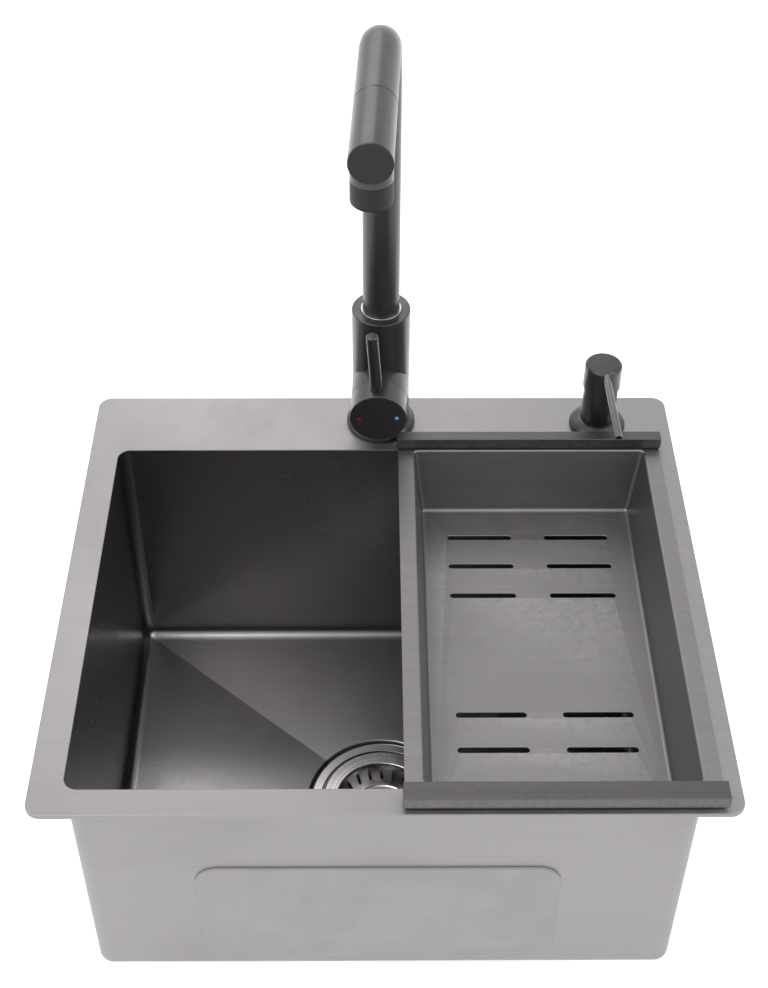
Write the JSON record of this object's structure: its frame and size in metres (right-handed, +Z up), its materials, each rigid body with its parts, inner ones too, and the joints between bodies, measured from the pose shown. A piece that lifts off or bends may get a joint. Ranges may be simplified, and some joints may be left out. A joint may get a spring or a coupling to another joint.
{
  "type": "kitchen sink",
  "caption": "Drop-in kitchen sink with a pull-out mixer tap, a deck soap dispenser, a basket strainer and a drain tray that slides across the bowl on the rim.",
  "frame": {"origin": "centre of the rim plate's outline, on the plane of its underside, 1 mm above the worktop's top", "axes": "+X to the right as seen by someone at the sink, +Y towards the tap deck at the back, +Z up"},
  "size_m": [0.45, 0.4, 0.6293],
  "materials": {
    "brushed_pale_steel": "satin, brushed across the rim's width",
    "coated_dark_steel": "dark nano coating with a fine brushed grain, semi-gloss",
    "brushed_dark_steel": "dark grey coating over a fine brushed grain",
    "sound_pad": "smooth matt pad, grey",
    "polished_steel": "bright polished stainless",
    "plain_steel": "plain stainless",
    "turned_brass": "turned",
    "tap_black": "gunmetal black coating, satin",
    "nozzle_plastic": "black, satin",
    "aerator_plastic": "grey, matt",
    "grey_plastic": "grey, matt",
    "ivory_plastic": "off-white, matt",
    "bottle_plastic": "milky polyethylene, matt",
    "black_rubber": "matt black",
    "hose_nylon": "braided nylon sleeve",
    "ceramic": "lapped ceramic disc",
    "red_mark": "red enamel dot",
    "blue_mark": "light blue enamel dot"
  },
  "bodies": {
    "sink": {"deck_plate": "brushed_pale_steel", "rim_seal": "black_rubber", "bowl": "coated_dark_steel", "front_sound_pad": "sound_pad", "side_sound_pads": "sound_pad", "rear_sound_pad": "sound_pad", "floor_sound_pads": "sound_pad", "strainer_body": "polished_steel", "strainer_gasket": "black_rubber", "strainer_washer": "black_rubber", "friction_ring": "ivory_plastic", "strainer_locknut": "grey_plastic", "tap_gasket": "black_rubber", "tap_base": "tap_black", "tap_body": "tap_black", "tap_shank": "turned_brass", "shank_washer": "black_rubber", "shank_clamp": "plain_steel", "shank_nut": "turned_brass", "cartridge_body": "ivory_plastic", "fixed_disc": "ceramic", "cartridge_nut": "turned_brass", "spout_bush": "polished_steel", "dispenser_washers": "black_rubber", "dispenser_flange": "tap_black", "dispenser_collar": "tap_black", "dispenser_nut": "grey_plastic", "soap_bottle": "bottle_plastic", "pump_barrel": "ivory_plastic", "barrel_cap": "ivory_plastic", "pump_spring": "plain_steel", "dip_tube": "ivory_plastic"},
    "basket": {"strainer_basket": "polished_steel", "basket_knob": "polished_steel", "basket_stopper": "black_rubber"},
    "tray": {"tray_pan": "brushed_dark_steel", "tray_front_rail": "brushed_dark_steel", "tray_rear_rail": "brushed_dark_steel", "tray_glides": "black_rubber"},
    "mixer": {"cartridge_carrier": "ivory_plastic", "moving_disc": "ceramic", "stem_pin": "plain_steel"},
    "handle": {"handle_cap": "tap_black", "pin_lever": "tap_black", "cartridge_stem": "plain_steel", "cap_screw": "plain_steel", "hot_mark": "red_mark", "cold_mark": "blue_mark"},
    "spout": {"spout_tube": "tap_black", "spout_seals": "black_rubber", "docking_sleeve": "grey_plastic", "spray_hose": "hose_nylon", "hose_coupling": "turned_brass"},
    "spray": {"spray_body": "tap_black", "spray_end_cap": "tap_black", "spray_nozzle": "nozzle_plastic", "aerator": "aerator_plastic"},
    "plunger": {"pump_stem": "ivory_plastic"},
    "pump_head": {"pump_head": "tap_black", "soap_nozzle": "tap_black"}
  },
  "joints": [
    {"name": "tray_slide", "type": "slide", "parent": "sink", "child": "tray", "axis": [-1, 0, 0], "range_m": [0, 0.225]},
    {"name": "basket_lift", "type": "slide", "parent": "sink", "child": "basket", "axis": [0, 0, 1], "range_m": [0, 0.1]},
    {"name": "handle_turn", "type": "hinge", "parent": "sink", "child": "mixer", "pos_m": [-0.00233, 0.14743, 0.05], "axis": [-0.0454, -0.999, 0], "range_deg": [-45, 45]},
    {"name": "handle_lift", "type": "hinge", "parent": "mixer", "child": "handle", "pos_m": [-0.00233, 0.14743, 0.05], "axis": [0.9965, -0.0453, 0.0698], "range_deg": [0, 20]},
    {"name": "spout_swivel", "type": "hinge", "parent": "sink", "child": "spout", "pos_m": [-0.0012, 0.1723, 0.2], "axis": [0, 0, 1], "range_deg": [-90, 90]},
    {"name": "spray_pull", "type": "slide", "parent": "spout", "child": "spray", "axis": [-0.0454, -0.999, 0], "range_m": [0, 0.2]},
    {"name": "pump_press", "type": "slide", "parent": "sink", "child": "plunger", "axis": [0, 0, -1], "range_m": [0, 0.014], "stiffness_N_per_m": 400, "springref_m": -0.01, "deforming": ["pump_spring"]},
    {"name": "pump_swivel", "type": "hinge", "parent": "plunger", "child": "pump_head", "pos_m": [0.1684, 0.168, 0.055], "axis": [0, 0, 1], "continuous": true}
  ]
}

★ ★ ★

Exercise requirements: Output the listing above word for word.

Written answer:
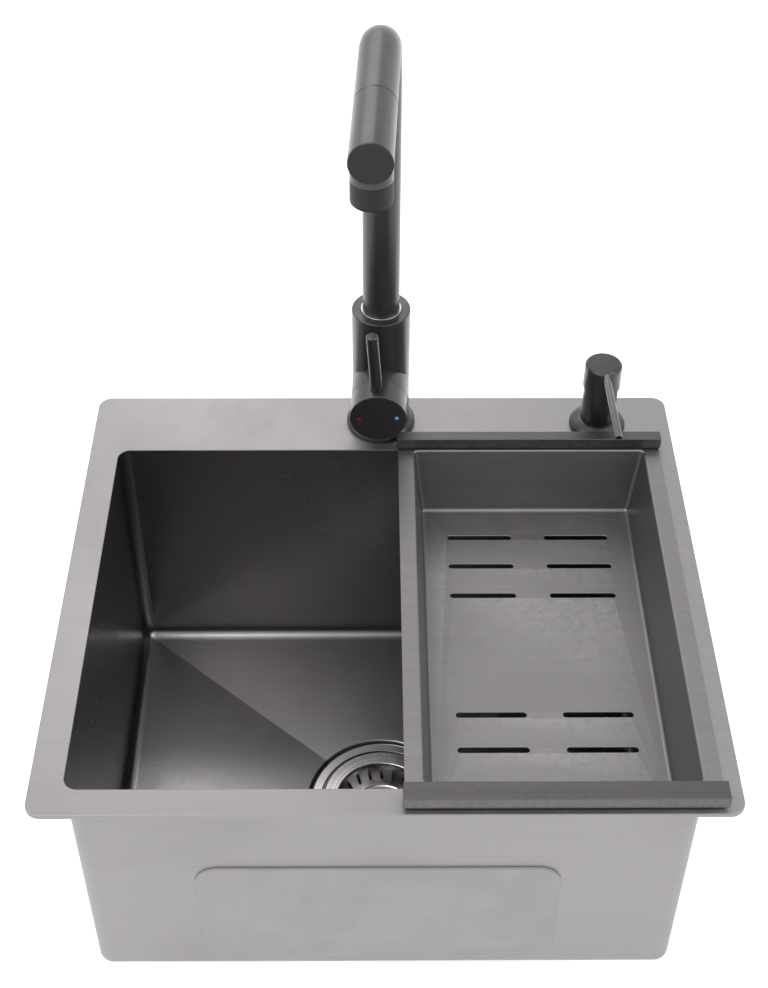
Write the JSON record of this object's structure: its frame and size in metres (right-handed, +Z up), its materials, each rigid body with its parts, inner ones too, and the joints between bodies, measured from the pose shown. A piece that lifts off or bends may get a joint. Ranges may be simplified, and some joints may be left out. A joint may get a spring or a coupling to another joint.
{
  "type": "kitchen sink",
  "caption": "Drop-in kitchen sink with a pull-out mixer tap, a deck soap dispenser, a basket strainer and a drain tray that slides across the bowl on the rim.",
  "frame": {"origin": "centre of the rim plate's outline, on the plane of its underside, 1 mm above the worktop's top", "axes": "+X to the right as seen by someone at the sink, +Y towards the tap deck at the back, +Z up"},
  "size_m": [0.45, 0.4, 0.6293],
  "materials": {
    "brushed_pale_steel": "satin, brushed across the rim's width",
    "coated_dark_steel": "dark nano coating with a fine brushed grain, semi-gloss",
    "brushed_dark_steel": "dark grey coating over a fine brushed grain",
    "sound_pad": "smooth matt pad, grey",
    "polished_steel": "bright polished stainless",
    "plain_steel": "plain stainless",
    "turned_brass": "turned",
    "tap_black": "gunmetal black coating, satin",
    "nozzle_plastic": "black, satin",
    "aerator_plastic": "grey, matt",
    "grey_plastic": "grey, matt",
    "ivory_plastic": "off-white, matt",
    "bottle_plastic": "milky polyethylene, matt",
    "black_rubber": "matt black",
    "hose_nylon": "braided nylon sleeve",
    "ceramic": "lapped ceramic disc",
    "red_mark": "red enamel dot",
    "blue_mark": "light blue enamel dot"
  },
  "bodies": {
    "sink": {"deck_plate": "brushed_pale_steel", "rim_seal": "black_rubber", "bowl": "coated_dark_steel", "front_sound_pad": "sound_pad", "side_sound_pads": "sound_pad", "rear_sound_pad": "sound_pad", "floor_sound_pads": "sound_pad", "strainer_body": "polished_steel", "strainer_gasket": "black_rubber", "strainer_washer": "black_rubber", "friction_ring": "ivory_plastic", "strainer_locknut": "grey_plastic", "tap_gasket": "black_rubber", "tap_base": "tap_black", "tap_body": "tap_black", "tap_shank": "turned_brass", "shank_washer": "black_rubber", "shank_clamp": "plain_steel", "shank_nut": "turned_brass", "cartridge_body": "ivory_plastic", "fixed_disc": "ceramic", "cartridge_nut": "turned_brass", "spout_bush": "polished_steel", "dispenser_washers": "black_rubber", "dispenser_flange": "tap_black", "dispenser_collar": "tap_black", "dispenser_nut": "grey_plastic", "soap_bottle": "bottle_plastic", "pump_barrel": "ivory_plastic", "barrel_cap": "ivory_plastic", "pump_spring": "plain_steel", "dip_tube": "ivory_plastic"},
    "basket": {"strainer_basket": "polished_steel", "basket_knob": "polished_steel", "basket_stopper": "black_rubber"},
    "tray": {"tray_pan": "brushed_dark_steel", "tray_front_rail": "brushed_dark_steel", "tray_rear_rail": "brushed_dark_steel", "tray_glides": "black_rubber"},
    "mixer": {"cartridge_carrier": "ivory_plastic", "moving_disc": "ceramic", "stem_pin": "plain_steel"},
    "handle": {"handle_cap": "tap_black", "pin_lever": "tap_black", "cartridge_stem": "plain_steel", "cap_screw": "plain_steel", "hot_mark": "red_mark", "cold_mark": "blue_mark"},
    "spout": {"spout_tube": "tap_black", "spout_seals": "black_rubber", "docking_sleeve": "grey_plastic", "spray_hose": "hose_nylon", "hose_coupling": "turned_brass"},
    "spray": {"spray_body": "tap_black", "spray_end_cap": "tap_black", "spray_nozzle": "nozzle_plastic", "aerator": "aerator_plastic"},
    "plunger": {"pump_stem": "ivory_plastic"},
    "pump_head": {"pump_head": "tap_black", "soap_nozzle": "tap_black"}
  },
  "joints": [
    {"name": "tray_slide", "type": "slide", "parent": "sink", "child": "tray", "axis": [-1, 0, 0], "range_m": [0, 0.225]},
    {"name": "basket_lift", "type": "slide", "parent": "sink", "child": "basket", "axis": [0, 0, 1], "range_m": [0, 0.1]},
    {"name": "handle_turn", "type": "hinge", "parent": "sink", "child": "mixer", "pos_m": [-0.00233, 0.14743, 0.05], "axis": [-0.0454, -0.999, 0], "range_deg": [-45, 45]},
    {"name": "handle_lift", "type": "hinge", "parent": "mixer", "child": "handle", "pos_m": [-0.00233, 0.14743, 0.05], "axis": [0.9965, -0.0453, 0.0698], "range_deg": [0, 20]},
    {"name": "spout_swivel", "type": "hinge", "parent": "sink", "child": "spout", "pos_m": [-0.0012, 0.1723, 0.2], "axis": [0, 0, 1], "range_deg": [-90, 90]},
    {"name": "spray_pull", "type": "slide", "parent": "spout", "child": "spray", "axis": [-0.0454, -0.999, 0], "range_m": [0, 0.2]},
    {"name": "pump_press", "type": "slide", "parent": "sink", "child": "plunger", "axis": [0, 0, -1], "range_m": [0, 0.014], "stiffness_N_per_m": 400, "springref_m": -0.01, "deforming": ["pump_spring"]},
    {"name": "pump_swivel", "type": "hinge", "parent": "plunger", "child": "pump_head", "pos_m": [0.1684, 0.168, 0.055], "axis": [0, 0, 1], "continuous": true}
  ]
}